New research from LexisNexis Enterprise Solutions indicates that 57% of law firms are optimistic about growth in 2016, but that pricing and competition will be two of the biggest hurdles in achieving their goals.

The new report ‘Law Firms in Transition: Marketing, Business Development and the Quest for Growth’ is based on the findings of a new survey of marketing and business development professionals in law firms across the EMEA and APAC regions. It is clear that the effects of the last economic downturn are beginning to dissipate with 62% of respondents indicating that they are proactively targeting international growth.

According to respondents, pricing (52%) and competition (46%) pose the greatest challenges in terms of growth and 88% of firms are shifting their marketing and business development functions in response to such challenges in efforts to win new business.
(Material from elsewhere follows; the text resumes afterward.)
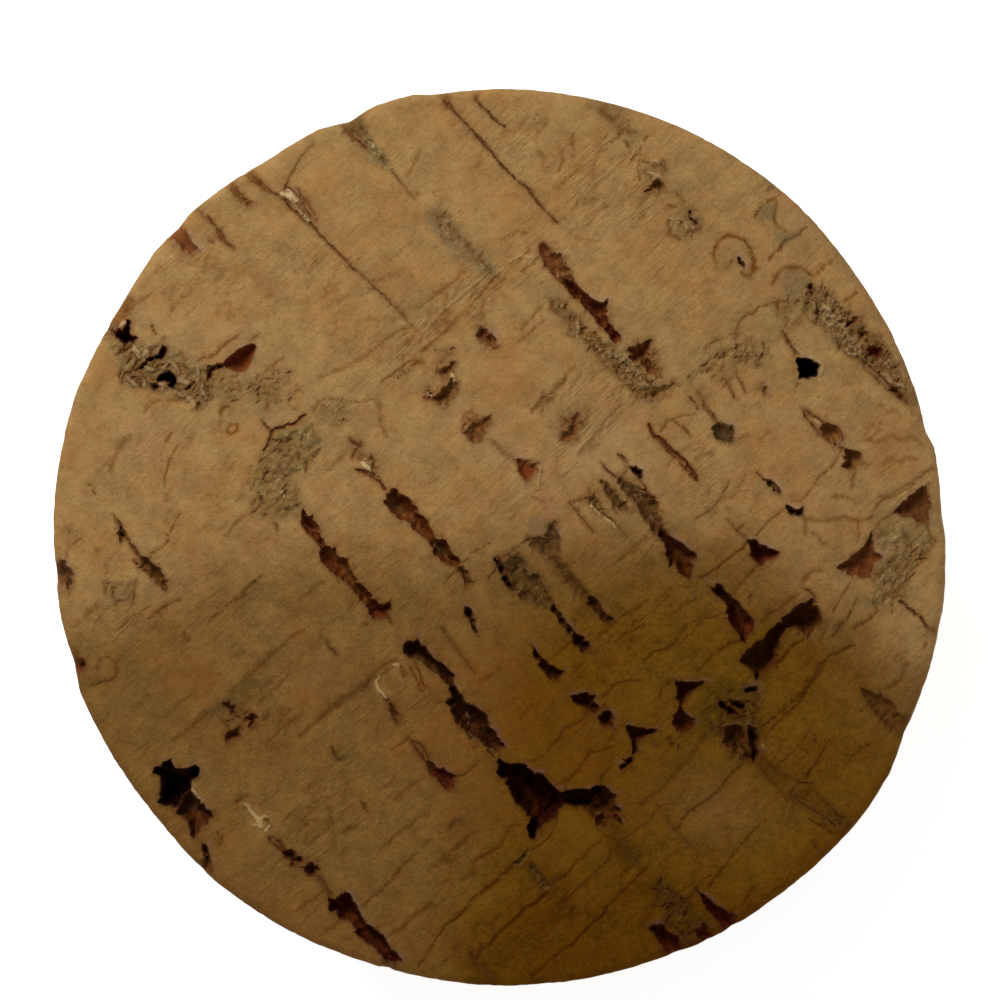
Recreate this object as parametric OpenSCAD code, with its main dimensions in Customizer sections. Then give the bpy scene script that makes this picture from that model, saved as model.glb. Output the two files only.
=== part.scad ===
// Tapered stopper of natural cork bark for a wide-necked jug or bottle.
// It stands on its narrow end, with its wide end up.
// Origin: middle of the narrow end, on the surface that it stands on. +Z is the stopper's axis.
// The bark's growth rings stand upright in the cork and cross the wide end at 40 degrees.
// Its lenticels, the pores that run through the bark from outside to inside, lie square to them.

/* [Body] */
// Diameter of the wide end
face_d = 50.8; // [40:0.1:70]
// Diameter of the narrow end
foot_d = 43; // [32:0.1:60]
// Length from end to end
length = 38; // [20:0.5:60]

/* [Edges] */
// Radius worn onto the edge of the wide end
face_edge_r = 0.6; // [0.2:0.1:1.5]
// Radius worn onto the edge of the narrow end
foot_edge_r = 0.5; // [0.2:0.1:1.5]

/* [Bark] */
// Depth of the deepest holes in the wide end
hole_depth = 3.2; // [1:0.1:6]
// Depth of the lenticels that lie open in the wide end
lenticel_depth = 1.6; // [0.5:0.1:4]
// Depth of the narrow splits
split_depth = 0.9; // [0.3:0.1:2]
// Depth of the chips in the edge of the wide end
chip_depth = 1.2; // [0.3:0.1:3]

/* [Hidden] */
// Positions on the wide end are in steps from its middle, with 452 steps to its edge
step_mm = face_d / 2 / 452;
over = 1;
edge_pieces = 6;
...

Interestingly, the report also highlighted a growing call for professionals to be more involved in their firm’s business development.

Respondents indicated that technology will be a key facilitator of business growth in 2016, with customer relationship management and marketing automation two of the top areas in which firms plan to increase or significantly increase investment.

The report suggests the most mature adoption of technology is when it is used to shift the cultural mind set of the organisation and motivate lawyers to be actively involved business development.

Investment in technology is likely help to facilitate growth as it will make business development less time consuming, however firms need to ensure that the systems they adopt align with their strategic objectives. If they establish specific goals they are more likely to ‘to derive tangible ROI from their functional efforts.’